Recently, I've been on a streak of reading a lot of British "chick lit." I put chick lit
in quotes because it's a fairly loaded term that isn't exactly accurate, but there isn't another shorthand term that quickly encompasses the idea
of the genre. These aren't the books of bubblegum-pink covers and city girls questing for the perfect job, fashionable accessories, and/or Mr. Right. Instead, they're books about women, usually in their 30s, looking for happiness but willing to settle for contentment.
There is a formula ? Dear gods, is there ever a formula! ? but it's one that I quite like. It generally goes something like this: A middle-class woman in her 30s experiences a crisis of some sort (adulterous husband, early widowhood, job loss, mountains of debt/impending poverty... or sometimes several of these in combination) and moves to a new home, often in the country. (If she already lives in the country, there will be no moving.) There are at least two potential love interests ? one who is OMG hawt and the other who is the best friend/shoulder to cry on. (Guess who she ends up with.) There are animals: usually a quirky dog and often some sort of farm animal. There is at least one scene where our heroine gets completely plastered and making an arse of herself. There is also inevitably a scene where our heroine is caught outside her home wearing wellies, a dressing gown, manky knickers, or any combination thereof. There is at least one idiosyncratic friend, one social group (book club, church choir, co-workers, or some such), and one or more eccentric/self-centered/emotionally exhausting family member. It all combines into a perfect storm of slapstick humor, heart-wrenching emotion, and a real sense of accomplishment for having gotten through it all.

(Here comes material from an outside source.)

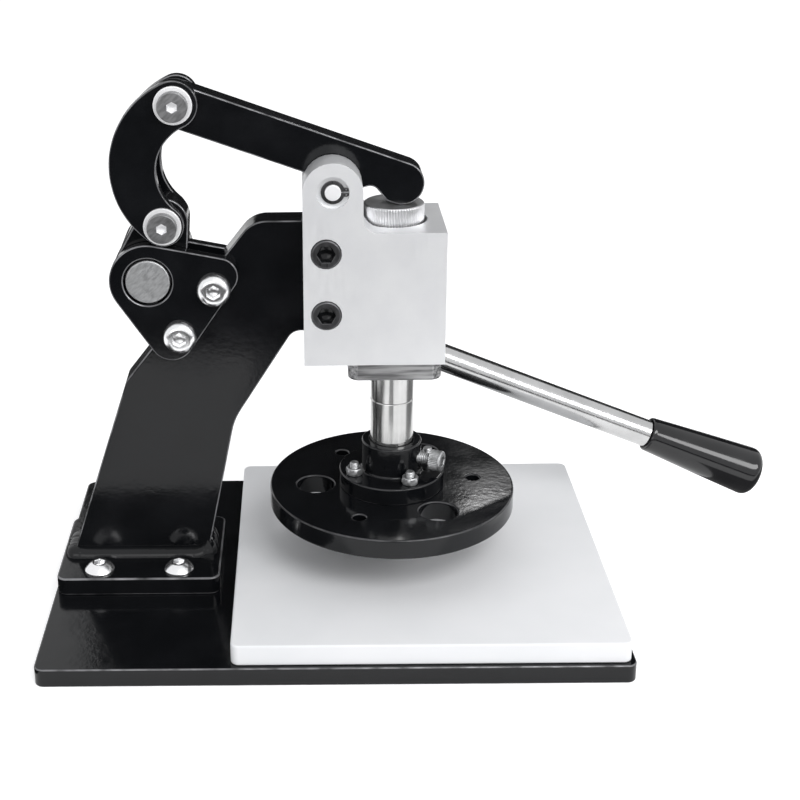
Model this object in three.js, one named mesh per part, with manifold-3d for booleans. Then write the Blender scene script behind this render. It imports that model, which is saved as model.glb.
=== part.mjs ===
// Leather cutting die press: a base with a cutting board, a gooseneck column, a head block with a
// round ram and press plate, and a crank, C links and a rocking lever that drive the ram.
// Sizes are in millimetres. X runs to the right, Y away from the user and Z up.
// The origin is the middle of the base plate's underside.
import * as THREE from "three";
import { mergeVertices } from "three/addons/utils/BufferGeometryUtils.js";
import Module from "manifold-3d";

const wasm = await Module();
wasm.setup();

// Clearances and shared values
const FIT = 0.3; // round pin to its hole, on the radius
const SLIP = 0.3; // end or side face of a turned or cut piece to its neighbour
const OVERRUN = 4; // cuts run this far past the faces that they open
const CHORD_DEPTH = 0.14; // how far the flats of a round surface fall inside its circle
const HOLE_TURN = 8; // degrees from a hole's first corner to the X axis, so that no corners line up
const QUARTER = Math.PI / 2;
const HALF = Math.PI;
const RAD = Math.PI / 180;

// Base plate
const BASE_WIDTH = 360;
const BASE_DEPTH = 246;
const BASE_THICK = 12;
const BASE_CORNER = 6;

// Foot plate under the column
const FOOT_WIDTH = 106;
const FOOT_DEPTH = 84;
const FOOT_THICK = 12;
const FOOT_CORNER = 10;
const FOOT_EDGE = 1.5; // foot plate to the base's left edge
const FOOT_BOLT_IN_X = 27; // screws from the foot plate's ends
const FOOT_BOLT_IN_Y = 12; // screws from its long edges
const WELD_LEG = 6;

// Cutting board
const BOARD_THICK = 13.5;
const BOARD_CORNER = 5;
const BOARD_EDGE = 3; // board to the base's right, front and back edges
const BOARD_GAP = 10.5; // board to the foot plate

// Column: one thick plate cut to a gooseneck
const PRESS_Y = 3; // the press stands this far behind the middle of the base
const COLUMN_THICK = 20;
const COLUMN_INSET = 7; // column to the foot plate's left end
const COLUMN_FOOT_WIDTH = 90;
const NECK_RISE = 36.4; // column's top above the shaft's axis
const COLUMN_LEAN = 18.4; // left edge's lean to the right, in degrees from upright
const ARM_PASS = 5.3; // slanted edge behind the crank to the crank arm's boss
const SHOULDER_ROUND = 8;
const ELBOW_RUN = 20;
const ELBOW_RISE = 97;
const ELBOW_ROUND = 45;
const NECK_SETBACK = 31.3; // top corner of the neck to the head block
const NECK_ROUND = 19;
const THROAT_SETBACK = 7;
const THROAT_ROUND = 9;
const TONGUE_HEIGHT = 72.5; // end of the column that the head block grips

// Fasteners: radii of shank and head, height of head, socket across flats
const M12_CAP = { shank: 6, head: 9, high: 9, socket: 10 };
const M10_WIDE = { shank: 5, head: 10, high: 6, socket: 8 };
const M10_BUTTON = { shank: 5, head: 9.2, high: 5.5, socket: 6 };
const M10_LOW = { shank: 5, head: 8.8, high: 5, socket: 7 };
const M8_CAP = { shank: 4, head: 6.8, high: 8, socket: 6 };
const M8_GRUB = { shank: 4, socket: 4 };
const M6_CAP = { shank: 3, head: 5, high: 6, socket: 5 };
const M10_NUT = { bore: 5, flats: 18, high: 9 };
const M6_NUT = { bore: 3, flats: 10, high: 5 };
const socketShare = 0.6; // socket depth in a head's height
const headEdgeShare = 0.3; // straight edge of a domed head in its height
const COUNTERBORE_GAP = 0.5; // head to its counterbore, on the radius

// Crank shaft, arm and key
const SHAFT_REACH = 59.1; // shaft axis to the column's left foot corner, along X
const SHAFT_RISE = 194.1; // shaft axis above the foot plate
const SHAFT_RADIUS = 14;
const SHAFT_RECESS = 0.5; // shaft's front end behind the cheek's face
const SHAFT_CHAMFER = 1;
const CRANK_RADIUS = 37.7;
const CRANK_LEAN = 16.7; // degrees past upright, handle down
const ARM_SIDE_GAP = 0.5; // arm to each cheek
const ARM_WALL = 9.5; // arm round the shaft
const ARM_END_WALL = 7; // arm round the crank pin
const KEY_WIDTH = 8;
const KEY_HEIGHT = 7;

// Links and rocking lever
const LINK_LENGTH = 75.4;
const LINK_THICK = 7.4;
const LINK_TOP_ROUND = 16;
const LINK_LOW_ROUND = 13.1;
const LINK_OUTER = 58.4;
const LINK_INNER = 29.5;
const LINK_PIN_RADIUS = 8;
const WASHER_RADIUS = 11.7;
const WASHER_THICK = 2;
const LEVER_ARM = 107.4; // pivot to the upper link pin
const LEVER_SIDE_GAP = 1; // lever to each side of its slot
const LEVER_WIDTH = 26.7;
const LEVER_RISE = 13.65; // bar's centre line above the pivot
const LEVER_PIN_RISE = 1.95; // upper pin above the bar's centre line
const LEVER_NOSE = 54.2; // pivot to the nose's tip, along the bar
const LEVER_BOSS = 15;
const NOTCH_RISE = 6; // notch between boss and nose, above the bar's underside
const NOTCH_RUN = 11.5;
const NOTCH_SLOPE = 9;
const NOTCH_ROUND = 4.5;

// Cheek plates that carry the crank shaft
const CHEEK_THICK = 8;
const CHEEK_SWING_GAP = 0.6; // cheek's boss to the ends of the links
const CHEEK_SIDE_X = 44.1; // right lobe from the shaft axis
const CHEEK_SIDE_RISE = 3.3;
const CHEEK_SIDE_ROUND = 12;
const CHEEK_LOW_X = 13.4; // lower lobe from the shaft axis
const CHEEK_LOW_DROP = 38.1;
const CHEEK_LOW_ROUND = 14;
const REAR_CHEEK_TRIM = 2; // the rear cheek is cut this much smaller all round
const UPPER_BOLT_X = 40.9; // cheek bolts from the shaft axis
const UPPER_BOLT_DROP = 5.2;
const LOWER_BOLT_X = 18.7;
const LOWER_BOLT_DROP = 36.1;
const BOLT_TAIL = 3; // bolt end past its nut

// Head block
const RAM_REACH = 212; // ram axis to the column's left foot corner, along X
const BLOCK_RIGHT = 30.5; // ram axis to the block's right face
const BLOCK_WIDTH = 87;
const BLOCK_DEPTH = 66;
const BLOCK_HEIGHT = 85;
const BLOCK_DROP = 2; // block's top below the column's
const EAR_WIDTH = 36.4;
const EAR_ROOT_ROUND = 9;
const PIVOT_RISE = 25.5; // lever pivot above the block's top
const SLOT_WALL = 5.5; // slot to the bore for the spring
const SLOT_EXTRA = 2; // slot end to the column's end
const CLAMP_BOLT_GAP = 39.4;
const CLAMP_BOLT_RISE = 33; // lower clamp screw above the block's underside
const CLAMP_HEAD_SINK = 8; // depth of the clamp screws' counterbores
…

I think my love of this type of book can be traced back to Bridget Jones's Diary. I could never identify with the ladies of Sex and the City, but I felt like Bridget and I could have been friends. It's only recently, though, that I've been turning to this genre as my comfort-food reading. I'm completely enamored of the books of Jill Mansell, who is my go-to in this category. However, having recently binged on her titles, I've turned to such authors Freya North (Secrets), Catherine Alliott (A Crowded Marriage, the forthcoming A Rural Affair), Hester Browne (Swept off Her Feet), and Isabel Wolff (A Vintage Affair, which is lovely, though a little less humorous than the others). These are the books I turn to when I don't quite want a Romance, but still want a love story with a happy ending, and, so far, I haven't been disappointed.